I enjoy a good online test. Especially a personality test. This one is rather interesting. Those who know me should be able to see that it does seem to hit the mark, when it comes to describing me.
Let us analyze the results for a moment, see if you concur. I'll deal with the ones that are not labeled low, because that's more interesting.
Schizoid - moderate. People with schizoid personality disorder avoid relationships and do not show much emotion. They genuinely prefer to be alone and do not secretly wish for popularity. They tend to seek jobs that require little social contact. Their social skills are often weak and they do not show a need for attention or acceptance. They are perceived as humorless and distant and often are termed "loners."
It's definitely true that I am a person who genuinely prefers to be alone. I don't feel that I particularly NEED the company of others. However, I have come to like spending time with people. Not a whole lot of time. There is a point in which I feel worn down by the presence of people. Lately I've tried to be more outgoing. In that process I have become more social, not overly social though. So I think that the weakness in my social skills has waned.

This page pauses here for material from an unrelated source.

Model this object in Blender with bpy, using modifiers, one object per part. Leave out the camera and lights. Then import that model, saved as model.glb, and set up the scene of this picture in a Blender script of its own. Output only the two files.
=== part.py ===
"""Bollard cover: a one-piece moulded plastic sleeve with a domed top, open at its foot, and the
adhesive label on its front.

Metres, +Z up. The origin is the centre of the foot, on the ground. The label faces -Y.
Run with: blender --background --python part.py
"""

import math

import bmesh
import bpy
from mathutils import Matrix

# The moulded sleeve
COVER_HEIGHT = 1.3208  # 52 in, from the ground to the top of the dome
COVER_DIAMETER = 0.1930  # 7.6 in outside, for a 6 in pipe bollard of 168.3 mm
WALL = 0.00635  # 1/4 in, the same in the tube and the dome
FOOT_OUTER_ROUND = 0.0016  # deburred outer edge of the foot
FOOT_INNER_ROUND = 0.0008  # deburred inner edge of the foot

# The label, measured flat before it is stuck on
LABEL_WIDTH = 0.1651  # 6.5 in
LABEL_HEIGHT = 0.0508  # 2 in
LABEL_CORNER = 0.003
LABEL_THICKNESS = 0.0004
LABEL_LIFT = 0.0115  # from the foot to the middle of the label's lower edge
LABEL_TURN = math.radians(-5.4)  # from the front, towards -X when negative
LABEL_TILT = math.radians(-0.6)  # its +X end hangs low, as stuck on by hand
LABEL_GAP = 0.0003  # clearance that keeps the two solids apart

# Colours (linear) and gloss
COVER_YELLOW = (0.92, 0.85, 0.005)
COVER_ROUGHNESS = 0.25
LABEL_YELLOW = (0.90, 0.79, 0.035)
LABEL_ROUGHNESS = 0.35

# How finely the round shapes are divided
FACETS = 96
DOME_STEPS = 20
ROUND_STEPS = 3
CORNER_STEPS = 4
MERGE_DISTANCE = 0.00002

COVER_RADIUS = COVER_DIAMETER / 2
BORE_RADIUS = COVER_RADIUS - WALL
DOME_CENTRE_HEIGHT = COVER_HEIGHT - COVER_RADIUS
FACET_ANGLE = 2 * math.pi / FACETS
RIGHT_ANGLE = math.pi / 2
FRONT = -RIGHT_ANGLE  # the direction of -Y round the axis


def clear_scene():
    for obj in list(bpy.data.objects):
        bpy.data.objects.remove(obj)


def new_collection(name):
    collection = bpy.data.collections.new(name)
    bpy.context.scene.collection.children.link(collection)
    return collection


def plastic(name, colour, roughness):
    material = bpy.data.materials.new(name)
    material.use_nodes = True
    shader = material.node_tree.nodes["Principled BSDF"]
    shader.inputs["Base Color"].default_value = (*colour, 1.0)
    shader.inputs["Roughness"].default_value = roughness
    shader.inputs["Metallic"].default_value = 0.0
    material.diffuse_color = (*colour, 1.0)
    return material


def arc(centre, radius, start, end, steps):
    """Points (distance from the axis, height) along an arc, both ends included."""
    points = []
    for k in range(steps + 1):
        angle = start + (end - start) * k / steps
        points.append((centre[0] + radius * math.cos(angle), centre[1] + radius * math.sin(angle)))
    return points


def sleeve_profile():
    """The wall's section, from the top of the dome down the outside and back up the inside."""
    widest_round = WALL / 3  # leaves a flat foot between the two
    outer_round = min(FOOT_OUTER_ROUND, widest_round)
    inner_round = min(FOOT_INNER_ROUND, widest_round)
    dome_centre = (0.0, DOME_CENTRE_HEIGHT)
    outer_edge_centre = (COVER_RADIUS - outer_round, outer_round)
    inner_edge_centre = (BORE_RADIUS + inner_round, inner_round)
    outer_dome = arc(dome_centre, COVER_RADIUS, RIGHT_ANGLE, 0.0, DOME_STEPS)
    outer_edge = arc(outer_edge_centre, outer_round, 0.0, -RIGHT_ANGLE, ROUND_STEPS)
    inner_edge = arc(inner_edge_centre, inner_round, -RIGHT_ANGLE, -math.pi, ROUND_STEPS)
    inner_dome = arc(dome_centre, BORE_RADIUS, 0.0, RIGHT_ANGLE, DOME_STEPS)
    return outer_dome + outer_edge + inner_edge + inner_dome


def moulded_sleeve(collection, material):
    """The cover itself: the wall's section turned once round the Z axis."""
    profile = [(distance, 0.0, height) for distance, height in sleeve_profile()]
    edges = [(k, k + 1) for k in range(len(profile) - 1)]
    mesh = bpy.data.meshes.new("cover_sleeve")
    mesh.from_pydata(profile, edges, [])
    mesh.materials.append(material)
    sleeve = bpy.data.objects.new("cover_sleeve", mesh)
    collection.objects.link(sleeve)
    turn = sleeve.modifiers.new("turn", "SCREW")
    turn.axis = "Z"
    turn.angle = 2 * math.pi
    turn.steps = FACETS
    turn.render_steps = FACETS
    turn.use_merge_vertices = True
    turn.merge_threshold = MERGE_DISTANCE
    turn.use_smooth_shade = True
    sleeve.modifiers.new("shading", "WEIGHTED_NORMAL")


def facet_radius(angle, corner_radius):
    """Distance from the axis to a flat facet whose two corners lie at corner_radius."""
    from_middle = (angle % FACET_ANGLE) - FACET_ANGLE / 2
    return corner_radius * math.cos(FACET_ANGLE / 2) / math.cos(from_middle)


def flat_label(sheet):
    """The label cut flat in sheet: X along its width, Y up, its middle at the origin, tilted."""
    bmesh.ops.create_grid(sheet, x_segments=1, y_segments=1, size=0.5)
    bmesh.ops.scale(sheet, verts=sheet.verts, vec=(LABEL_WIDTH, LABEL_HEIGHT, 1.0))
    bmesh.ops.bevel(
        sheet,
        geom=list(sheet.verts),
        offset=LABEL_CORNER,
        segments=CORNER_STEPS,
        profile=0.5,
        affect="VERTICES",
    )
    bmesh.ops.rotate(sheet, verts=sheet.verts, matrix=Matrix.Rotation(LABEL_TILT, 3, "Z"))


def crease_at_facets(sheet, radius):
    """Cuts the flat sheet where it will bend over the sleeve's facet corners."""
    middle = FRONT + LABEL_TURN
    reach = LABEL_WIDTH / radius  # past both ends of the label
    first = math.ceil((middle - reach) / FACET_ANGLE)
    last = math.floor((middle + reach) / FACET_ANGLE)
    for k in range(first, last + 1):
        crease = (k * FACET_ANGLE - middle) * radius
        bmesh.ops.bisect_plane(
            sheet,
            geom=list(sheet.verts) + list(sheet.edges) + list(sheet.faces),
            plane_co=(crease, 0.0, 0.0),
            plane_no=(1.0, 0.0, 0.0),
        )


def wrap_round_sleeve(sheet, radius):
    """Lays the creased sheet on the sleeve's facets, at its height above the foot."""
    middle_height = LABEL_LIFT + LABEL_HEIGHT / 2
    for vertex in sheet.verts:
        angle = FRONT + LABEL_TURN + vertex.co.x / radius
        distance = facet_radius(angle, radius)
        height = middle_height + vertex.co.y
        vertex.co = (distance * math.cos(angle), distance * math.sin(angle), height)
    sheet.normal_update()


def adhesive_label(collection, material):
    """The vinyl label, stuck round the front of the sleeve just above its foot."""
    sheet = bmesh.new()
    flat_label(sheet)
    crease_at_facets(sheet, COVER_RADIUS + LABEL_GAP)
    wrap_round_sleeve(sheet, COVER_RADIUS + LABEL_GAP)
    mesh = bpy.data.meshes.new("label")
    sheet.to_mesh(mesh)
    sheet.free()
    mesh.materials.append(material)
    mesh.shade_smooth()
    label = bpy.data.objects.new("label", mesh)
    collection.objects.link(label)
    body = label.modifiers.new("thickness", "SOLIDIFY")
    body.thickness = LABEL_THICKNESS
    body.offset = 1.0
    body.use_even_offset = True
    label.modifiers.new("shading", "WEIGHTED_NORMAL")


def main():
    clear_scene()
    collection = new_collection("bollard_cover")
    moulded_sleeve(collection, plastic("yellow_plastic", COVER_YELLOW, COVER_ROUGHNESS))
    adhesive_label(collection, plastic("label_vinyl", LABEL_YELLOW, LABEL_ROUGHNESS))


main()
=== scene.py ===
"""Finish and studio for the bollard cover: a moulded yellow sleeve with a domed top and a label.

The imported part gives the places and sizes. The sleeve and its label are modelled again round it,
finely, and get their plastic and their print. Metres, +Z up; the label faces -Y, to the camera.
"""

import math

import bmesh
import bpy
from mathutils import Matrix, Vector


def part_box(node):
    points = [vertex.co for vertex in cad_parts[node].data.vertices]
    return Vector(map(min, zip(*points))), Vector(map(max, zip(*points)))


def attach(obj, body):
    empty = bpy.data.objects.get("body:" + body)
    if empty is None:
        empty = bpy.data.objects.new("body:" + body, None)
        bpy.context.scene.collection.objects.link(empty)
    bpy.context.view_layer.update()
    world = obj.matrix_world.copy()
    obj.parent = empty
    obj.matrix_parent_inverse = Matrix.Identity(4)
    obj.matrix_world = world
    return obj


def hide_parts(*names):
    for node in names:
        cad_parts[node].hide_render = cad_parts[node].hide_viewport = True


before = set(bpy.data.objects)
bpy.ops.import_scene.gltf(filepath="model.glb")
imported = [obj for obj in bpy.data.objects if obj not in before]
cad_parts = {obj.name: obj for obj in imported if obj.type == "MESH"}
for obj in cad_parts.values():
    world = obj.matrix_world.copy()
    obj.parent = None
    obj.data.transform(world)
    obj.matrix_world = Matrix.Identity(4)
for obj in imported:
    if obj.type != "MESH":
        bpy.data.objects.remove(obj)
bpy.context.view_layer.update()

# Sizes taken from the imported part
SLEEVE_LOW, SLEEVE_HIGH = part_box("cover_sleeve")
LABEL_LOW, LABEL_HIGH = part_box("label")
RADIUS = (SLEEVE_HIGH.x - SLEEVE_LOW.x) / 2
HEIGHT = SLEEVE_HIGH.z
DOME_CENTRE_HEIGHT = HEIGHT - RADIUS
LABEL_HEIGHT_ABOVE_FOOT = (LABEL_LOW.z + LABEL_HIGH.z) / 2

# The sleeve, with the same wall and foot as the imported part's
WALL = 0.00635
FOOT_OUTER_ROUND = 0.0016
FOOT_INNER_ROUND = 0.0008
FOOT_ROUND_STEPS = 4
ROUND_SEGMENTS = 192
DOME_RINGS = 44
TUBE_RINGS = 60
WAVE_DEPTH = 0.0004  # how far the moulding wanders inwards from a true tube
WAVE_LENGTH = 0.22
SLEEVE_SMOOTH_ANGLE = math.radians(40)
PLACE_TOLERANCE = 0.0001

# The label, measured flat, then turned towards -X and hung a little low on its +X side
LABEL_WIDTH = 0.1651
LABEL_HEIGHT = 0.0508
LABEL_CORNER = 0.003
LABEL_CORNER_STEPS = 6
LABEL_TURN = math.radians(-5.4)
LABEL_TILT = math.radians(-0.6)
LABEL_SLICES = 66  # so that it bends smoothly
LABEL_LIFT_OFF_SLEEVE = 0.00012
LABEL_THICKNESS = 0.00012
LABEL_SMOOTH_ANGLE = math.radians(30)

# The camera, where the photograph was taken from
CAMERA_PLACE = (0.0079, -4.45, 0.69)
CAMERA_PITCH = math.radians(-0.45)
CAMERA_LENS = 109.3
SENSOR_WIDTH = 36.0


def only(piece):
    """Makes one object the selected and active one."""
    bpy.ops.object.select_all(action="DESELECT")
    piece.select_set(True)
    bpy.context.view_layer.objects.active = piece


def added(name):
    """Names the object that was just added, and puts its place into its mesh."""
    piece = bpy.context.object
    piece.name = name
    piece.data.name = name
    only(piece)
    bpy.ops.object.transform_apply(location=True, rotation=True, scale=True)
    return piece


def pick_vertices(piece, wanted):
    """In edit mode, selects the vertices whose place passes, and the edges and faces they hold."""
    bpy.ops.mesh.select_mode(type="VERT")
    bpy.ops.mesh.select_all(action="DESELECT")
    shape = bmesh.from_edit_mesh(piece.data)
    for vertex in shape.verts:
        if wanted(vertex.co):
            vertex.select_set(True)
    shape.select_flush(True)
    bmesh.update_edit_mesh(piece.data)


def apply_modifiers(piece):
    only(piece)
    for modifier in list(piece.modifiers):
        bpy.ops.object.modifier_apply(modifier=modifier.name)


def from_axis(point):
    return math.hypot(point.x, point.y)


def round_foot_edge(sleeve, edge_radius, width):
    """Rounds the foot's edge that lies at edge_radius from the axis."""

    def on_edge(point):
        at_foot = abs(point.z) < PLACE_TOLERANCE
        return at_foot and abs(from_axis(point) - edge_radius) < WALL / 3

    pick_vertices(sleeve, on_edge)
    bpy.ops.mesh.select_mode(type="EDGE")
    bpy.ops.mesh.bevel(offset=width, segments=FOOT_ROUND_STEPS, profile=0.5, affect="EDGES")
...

Narcissistic - high. Narcissistic personality disorder is characterized by self-centeredness. People with this disorder seek attention and praise. They exaggerate their achievements, expecting others to recongize them as being superior. They tend to be choosy about picking friends, since they believe that not just anyone is worthy of being their friend. They tend to make good first impressions, yet have difficulty maintaining long-lasting relationships. They are generally uninterested in the feelings of others and may take advantage of them.
I am self-cerntered, this is true. I think that I do seek praise from others, but not so much attention. However, I think that in a way I do seek attention. I seek to be seen as someone who is achieving something. I don't necessarily care what others think of me, however. As for being choosy with my friendships, I think that's true. I resently ended a friendship because I felt that the person wasn't deserving of my friendship. And they aren't. It is strange that all of the people I have considered my best friends are now no longer in my life. Maybe I do have difficulty maintaining long-lasting relationships.

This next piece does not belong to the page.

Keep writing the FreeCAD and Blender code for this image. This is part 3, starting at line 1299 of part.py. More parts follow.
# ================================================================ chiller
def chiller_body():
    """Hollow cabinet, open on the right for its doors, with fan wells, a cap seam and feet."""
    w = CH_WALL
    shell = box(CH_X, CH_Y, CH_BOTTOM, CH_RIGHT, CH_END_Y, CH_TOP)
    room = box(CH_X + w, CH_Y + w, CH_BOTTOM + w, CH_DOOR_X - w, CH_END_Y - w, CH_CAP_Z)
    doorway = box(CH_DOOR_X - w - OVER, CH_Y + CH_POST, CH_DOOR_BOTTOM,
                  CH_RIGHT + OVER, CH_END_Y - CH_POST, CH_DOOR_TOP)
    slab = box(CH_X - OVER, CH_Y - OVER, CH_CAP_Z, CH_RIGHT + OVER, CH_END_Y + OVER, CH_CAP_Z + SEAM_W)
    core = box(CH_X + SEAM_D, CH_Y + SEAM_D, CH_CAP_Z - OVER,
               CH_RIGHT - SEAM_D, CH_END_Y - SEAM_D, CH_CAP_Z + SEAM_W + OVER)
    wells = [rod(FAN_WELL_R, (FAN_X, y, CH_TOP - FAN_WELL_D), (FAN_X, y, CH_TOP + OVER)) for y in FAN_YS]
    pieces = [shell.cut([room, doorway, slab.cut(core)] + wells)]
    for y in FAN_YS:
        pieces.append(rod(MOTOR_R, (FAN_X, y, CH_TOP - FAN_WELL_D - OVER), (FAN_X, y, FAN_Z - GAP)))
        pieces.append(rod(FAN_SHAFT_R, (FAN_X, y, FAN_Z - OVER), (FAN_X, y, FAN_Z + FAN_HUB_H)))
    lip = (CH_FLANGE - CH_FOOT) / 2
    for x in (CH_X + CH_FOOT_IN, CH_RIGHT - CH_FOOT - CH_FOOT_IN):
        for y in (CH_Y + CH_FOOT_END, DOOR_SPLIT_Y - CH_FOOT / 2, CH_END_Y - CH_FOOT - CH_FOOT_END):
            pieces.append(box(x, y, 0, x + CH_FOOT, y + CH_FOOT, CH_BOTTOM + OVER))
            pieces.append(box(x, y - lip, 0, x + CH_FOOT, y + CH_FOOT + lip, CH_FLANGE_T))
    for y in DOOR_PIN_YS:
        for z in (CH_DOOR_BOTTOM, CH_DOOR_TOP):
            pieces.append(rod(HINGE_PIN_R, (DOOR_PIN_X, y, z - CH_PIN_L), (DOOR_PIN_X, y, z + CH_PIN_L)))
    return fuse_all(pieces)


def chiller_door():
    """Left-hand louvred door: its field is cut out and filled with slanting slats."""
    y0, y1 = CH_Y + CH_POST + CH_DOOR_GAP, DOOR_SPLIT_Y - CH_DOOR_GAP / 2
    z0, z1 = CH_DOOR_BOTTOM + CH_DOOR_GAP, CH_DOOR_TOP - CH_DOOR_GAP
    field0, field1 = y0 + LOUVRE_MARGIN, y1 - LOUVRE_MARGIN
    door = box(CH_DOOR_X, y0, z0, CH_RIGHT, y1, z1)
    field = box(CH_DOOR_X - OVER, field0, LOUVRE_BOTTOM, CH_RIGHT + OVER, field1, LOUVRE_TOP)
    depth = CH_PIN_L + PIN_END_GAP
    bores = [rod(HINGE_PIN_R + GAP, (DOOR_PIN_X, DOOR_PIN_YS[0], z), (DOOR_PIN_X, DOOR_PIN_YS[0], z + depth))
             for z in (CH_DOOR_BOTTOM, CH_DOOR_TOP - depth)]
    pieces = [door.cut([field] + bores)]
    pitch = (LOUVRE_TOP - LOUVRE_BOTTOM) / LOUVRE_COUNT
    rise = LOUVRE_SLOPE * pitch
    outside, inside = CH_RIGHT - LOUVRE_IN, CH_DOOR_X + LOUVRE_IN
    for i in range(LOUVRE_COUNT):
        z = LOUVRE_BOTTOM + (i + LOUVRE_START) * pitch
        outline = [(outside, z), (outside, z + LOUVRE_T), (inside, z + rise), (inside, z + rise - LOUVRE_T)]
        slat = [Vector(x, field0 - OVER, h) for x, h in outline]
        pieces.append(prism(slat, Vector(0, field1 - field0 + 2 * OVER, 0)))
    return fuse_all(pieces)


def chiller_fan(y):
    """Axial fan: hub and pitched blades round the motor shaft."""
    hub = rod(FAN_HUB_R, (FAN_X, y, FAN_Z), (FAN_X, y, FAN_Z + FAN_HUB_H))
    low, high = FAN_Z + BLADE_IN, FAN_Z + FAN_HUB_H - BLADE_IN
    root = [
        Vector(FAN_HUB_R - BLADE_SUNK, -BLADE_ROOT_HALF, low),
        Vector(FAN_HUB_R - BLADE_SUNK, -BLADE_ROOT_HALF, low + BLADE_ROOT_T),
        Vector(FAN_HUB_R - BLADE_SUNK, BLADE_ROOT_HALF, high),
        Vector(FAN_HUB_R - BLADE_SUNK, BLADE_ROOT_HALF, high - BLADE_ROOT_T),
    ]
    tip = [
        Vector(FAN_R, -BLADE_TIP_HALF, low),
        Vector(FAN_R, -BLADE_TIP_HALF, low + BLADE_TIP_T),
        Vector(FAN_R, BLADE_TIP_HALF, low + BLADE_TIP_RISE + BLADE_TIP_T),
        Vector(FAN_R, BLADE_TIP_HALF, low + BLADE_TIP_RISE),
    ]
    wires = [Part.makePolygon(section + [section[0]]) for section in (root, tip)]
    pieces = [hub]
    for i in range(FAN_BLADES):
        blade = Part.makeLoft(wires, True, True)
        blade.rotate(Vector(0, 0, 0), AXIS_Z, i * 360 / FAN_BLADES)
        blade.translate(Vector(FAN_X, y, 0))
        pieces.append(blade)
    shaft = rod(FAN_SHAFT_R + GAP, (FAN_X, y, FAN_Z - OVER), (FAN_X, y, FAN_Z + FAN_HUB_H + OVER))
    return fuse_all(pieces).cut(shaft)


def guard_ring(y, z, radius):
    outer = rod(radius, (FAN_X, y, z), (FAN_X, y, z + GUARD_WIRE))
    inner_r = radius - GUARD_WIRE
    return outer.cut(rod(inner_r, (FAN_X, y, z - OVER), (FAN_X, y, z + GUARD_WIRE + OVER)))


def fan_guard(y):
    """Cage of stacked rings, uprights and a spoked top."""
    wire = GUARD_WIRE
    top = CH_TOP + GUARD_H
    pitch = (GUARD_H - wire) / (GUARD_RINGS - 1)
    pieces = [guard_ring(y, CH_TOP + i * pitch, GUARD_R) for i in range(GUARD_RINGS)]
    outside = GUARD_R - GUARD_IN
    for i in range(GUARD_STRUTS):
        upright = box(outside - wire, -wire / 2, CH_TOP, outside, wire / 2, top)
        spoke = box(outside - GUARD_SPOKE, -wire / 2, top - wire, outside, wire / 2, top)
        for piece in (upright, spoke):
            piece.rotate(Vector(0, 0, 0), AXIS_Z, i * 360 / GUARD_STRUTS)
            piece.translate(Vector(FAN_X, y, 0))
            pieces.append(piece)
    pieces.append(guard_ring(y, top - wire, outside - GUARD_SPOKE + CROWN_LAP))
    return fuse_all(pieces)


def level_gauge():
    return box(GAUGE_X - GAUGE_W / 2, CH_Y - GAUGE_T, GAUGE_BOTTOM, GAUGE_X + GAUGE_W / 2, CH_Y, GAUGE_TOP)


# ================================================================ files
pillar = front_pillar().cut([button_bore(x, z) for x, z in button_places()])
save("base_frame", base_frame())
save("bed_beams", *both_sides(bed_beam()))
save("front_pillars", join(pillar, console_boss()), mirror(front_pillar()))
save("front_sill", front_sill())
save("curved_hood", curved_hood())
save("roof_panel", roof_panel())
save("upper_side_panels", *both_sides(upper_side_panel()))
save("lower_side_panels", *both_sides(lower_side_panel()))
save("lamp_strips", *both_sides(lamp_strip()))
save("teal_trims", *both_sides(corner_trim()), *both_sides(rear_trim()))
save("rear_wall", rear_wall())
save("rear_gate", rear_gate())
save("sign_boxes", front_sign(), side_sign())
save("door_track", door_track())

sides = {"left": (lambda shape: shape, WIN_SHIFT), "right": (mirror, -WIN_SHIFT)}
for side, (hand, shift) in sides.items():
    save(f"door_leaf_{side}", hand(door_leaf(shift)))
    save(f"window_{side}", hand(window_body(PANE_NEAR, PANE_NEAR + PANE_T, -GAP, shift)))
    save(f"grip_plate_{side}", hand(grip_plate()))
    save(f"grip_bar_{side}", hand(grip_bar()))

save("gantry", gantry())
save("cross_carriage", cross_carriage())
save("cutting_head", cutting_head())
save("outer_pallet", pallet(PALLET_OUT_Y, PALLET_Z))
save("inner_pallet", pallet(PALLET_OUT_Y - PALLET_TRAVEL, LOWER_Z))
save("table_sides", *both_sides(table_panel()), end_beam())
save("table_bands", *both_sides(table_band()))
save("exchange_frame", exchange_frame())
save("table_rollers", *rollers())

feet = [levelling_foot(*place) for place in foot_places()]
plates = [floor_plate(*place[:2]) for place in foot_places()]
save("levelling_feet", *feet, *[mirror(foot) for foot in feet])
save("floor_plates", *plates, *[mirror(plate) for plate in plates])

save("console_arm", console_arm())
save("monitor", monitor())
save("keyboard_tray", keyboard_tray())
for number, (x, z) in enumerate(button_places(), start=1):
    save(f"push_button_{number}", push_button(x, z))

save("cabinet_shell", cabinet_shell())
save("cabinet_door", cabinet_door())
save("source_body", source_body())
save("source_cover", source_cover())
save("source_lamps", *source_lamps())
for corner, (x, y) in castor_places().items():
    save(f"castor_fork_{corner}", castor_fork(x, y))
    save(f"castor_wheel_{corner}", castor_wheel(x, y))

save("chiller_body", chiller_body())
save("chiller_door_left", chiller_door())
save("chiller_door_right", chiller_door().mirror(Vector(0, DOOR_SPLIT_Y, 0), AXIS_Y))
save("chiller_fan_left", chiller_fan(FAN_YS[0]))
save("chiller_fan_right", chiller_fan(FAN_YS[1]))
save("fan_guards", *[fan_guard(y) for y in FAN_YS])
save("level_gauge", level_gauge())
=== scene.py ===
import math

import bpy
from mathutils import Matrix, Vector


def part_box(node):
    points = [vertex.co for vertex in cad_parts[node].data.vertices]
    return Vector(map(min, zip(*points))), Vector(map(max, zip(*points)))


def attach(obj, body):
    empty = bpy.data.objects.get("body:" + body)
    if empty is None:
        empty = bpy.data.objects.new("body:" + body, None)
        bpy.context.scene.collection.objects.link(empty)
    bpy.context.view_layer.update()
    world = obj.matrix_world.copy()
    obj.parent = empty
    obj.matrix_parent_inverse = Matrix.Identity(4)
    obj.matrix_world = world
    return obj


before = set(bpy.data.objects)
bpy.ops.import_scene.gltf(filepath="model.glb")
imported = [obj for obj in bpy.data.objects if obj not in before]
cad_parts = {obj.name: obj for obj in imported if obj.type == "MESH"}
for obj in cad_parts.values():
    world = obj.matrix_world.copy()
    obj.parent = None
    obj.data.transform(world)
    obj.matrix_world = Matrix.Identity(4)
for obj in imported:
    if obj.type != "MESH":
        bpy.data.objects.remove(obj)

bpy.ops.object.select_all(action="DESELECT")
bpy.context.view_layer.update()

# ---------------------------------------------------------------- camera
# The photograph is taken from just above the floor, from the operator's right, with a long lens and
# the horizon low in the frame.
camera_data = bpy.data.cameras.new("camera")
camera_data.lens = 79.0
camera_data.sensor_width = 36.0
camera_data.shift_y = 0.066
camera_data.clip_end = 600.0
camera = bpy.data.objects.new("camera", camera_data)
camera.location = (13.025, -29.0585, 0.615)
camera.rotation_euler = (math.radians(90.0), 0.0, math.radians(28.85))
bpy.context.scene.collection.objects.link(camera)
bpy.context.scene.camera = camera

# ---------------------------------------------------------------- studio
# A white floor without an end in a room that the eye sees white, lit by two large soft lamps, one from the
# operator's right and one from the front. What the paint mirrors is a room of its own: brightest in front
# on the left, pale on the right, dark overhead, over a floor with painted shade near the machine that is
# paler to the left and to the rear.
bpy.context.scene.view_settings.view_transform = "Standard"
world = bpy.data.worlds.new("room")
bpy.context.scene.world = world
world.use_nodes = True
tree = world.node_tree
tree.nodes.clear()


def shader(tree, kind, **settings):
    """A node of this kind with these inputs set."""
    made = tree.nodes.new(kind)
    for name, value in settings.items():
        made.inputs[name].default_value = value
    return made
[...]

Obsessive-Compulsive - high. Obsessive-Compulsive personality disorder is similar to obsessive-compulsive anxiety disorder. People with this disorder are overly focused on orderliness and perfection. Their need to do everything "right" often interferes with their productivity. They tend to get caught up in the details and miss the bigger picture. They set unreasonably high standards for themselves and others, and tend to be very critical of others when they do not live up to these high standards. They avoid working in teams, believing others to be too careless or incompetent. They avoid making decisions because they fear making mistakes and are rarely generous with their time or money. They often have difficulty expressing emotion.

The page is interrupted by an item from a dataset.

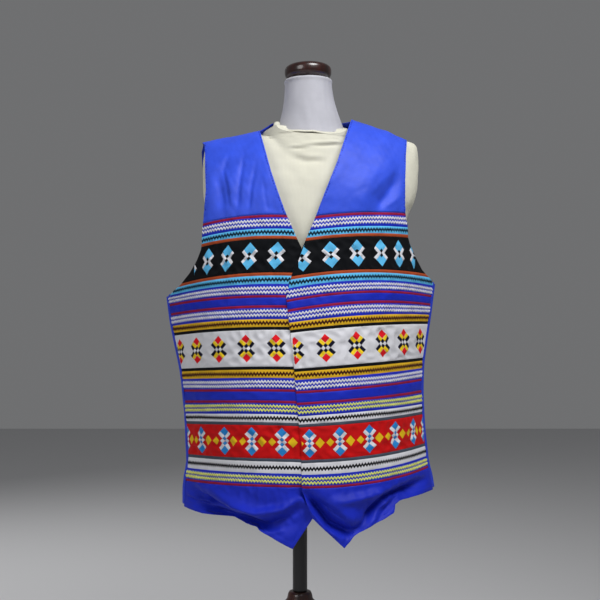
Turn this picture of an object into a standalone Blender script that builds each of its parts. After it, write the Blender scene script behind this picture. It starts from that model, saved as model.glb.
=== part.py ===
"""A patchwork vest worn on a limbless dress form, in metres, +Z up, with the form facing -Y.

The vest is a thin wall laid out in rings. A table of sections gives its width, centre and depth at
each height. The shoulders close it on top, as a dome that falls away from the crest of each
shoulder. Each front is pieced from level strips: a plain yoke, three patch bands with a trimmed
strip above and below each, plain strips between them, and a plain pointed hem panel.
Left and right are the wearer's, so the left front lies at +X. It laps over the right one.
"""

import math
from collections import namedtuple

import bmesh
import bpy
from mathutils import Matrix, Vector

# Cloth and seams
WALL = 0.0016
SEAM_GAP = 0.0003
SIDE_SEAM_GAP = 0.0005
LAP_WIDTH = 0.050
LAP_LIFT = WALL + 0.0008
LAP_FADE = 0.045
UNDERLAP_SINK = 0.0045
UNDERLAP_SINK_Z = 0.600

# Shape of the vest's rings and shoulders
RING_POWER = 2.6
FRONT_DOME = 0.165
BACK_DOME = 0.140
CHEST_POWER = 1.12
SHOULDER_POWER = 1.00
SIDE_TURN_RADIUS = 0.008
SIDE_TURN_END = math.radians(40)
SEAM_FORWARD = 0.0040
WRAP_LENGTH = 0.0153
WRAP_ARC_SHARE = 0.65
NECK_DROP_ANGLE = 0.60

Section = namedtuple("Section", "z centre_x half_width front_y seam_y back_y")
VEST_SECTIONS = (
    Section(0.480, 0.0150, 0.2205, -0.1200, 0.018, 0.116),
    Section(0.555, 0.0150, 0.2198, -0.1220, 0.018, 0.118),
    Section(0.576, 0.0145, 0.2177, -0.1225, 0.018, 0.119),
    Section(0.610, 0.0130, 0.2118, -0.1232, 0.018, 0.120),
    Section(0.668, 0.0085, 0.2105, -0.1245, 0.018, 0.122),
    Section(0.710, 0.0060, 0.2110, -0.1252, 0.018, 0.123),
    Section(0.765, 0.0030, 0.2145, -0.1262, 0.018, 0.125),
    Section(0.808, 0.0010, 0.2215, -0.1268, 0.018, 0.126),
    Section(0.851, 0.0000, 0.2290, -0.1268, 0.018, 0.127),
    Section(0.905, 0.0000, 0.2362, -0.1264, 0.018, 0.128),
    Section(0.980, 0.0000, 0.2460, -0.1250, 0.018, 0.128),
    Section(1.060, 0.0000, 0.2660, -0.1220, 0.018, 0.124),
    Section(1.200, 0.0000, 0.3000, -0.1190, 0.018, 0.116),
)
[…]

I think this one pegged me the best. I strive for nothing less than perfection. In my writing, in my chores, in anything I feel passionate towards. I feel that anything worth doing is worth doing right. However, this does lead to the problem that I am never happy with my work. And that does interfere with my productivity. Because I often stop what I'm doing in a middle of a project because I feel that it can be better. It can always be better. So my thinking goes. I'm trying to improve on this, by not being so harsh on my work. I am critical of others. I also find that I tend to see people as weak because they don't do what they are supposed to do. I feel that so many people want praise for doing things they are supposed to do. I do fear making mistakes, but at the same time I now feel secure enough in myself that I know that often times the best progress comes from mistakes. You can't make an omelet without breaking some eggs. If anything, I now tell myself to make a move, and live with it. Good, bad, or indifferent. It's better to make a move, than to regret it later. The one thing that I haven't worked on is expressing my emotion. I still feel that emotions are luxuries for those who don't have anything better to do but to wallow in emotions, served up as excuses for not doing something.